The problem with that is that it's *way* too expensive an operation to
do for the normal "git log" kind of operations.
Also, truly re-doing the merge actually requires workspace access
and/or require new objects to be created, so it would be inappropriate
anyway: git log/show absolutely has to be a read-only operation,
anything else would be totally insane.
So there's no way - both for performance and 'fundamental' reasons -
to make the normal logging code truly re-do the merge and then compare
the end result of the merge with the end result that is in the tree.
That said, what the current "git show/log" does is to just compare the
end points with the merge result, which means that if the end result
matches either of the end-points, nothing will be shown.

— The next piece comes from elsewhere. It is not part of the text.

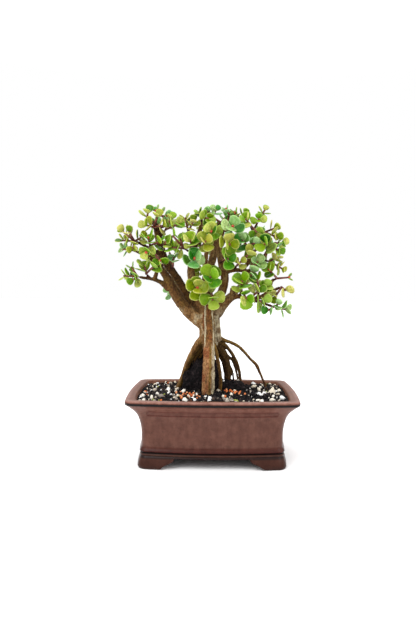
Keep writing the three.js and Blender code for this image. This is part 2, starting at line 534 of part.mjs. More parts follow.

That works
for the common cases, but it absolutely doesn't work if somebody does
something crazy, and just picks one end-point over another without
doing a proper merge (ie "-s ours" or just a mis-merge). But the
reason it's done that way is that it's possible to do without re-doing
the merge.
It would be lovely if "git show" (and log operations) had some option
to do a "expensive merge check" and did actually figure out the common
ancestor and at least took that into account.
It would be doable to do it at least better than we do now - the
common ancestor is not cheap to compute, but it's much cheaper than a
full merge, and would at least allow us to flag dangerous merges. Of
course, it gets fun when there are multiple common ancestors and
renames. It's entirely possible that it's never going to be practical
to do anything but "re-do the merge and compare result".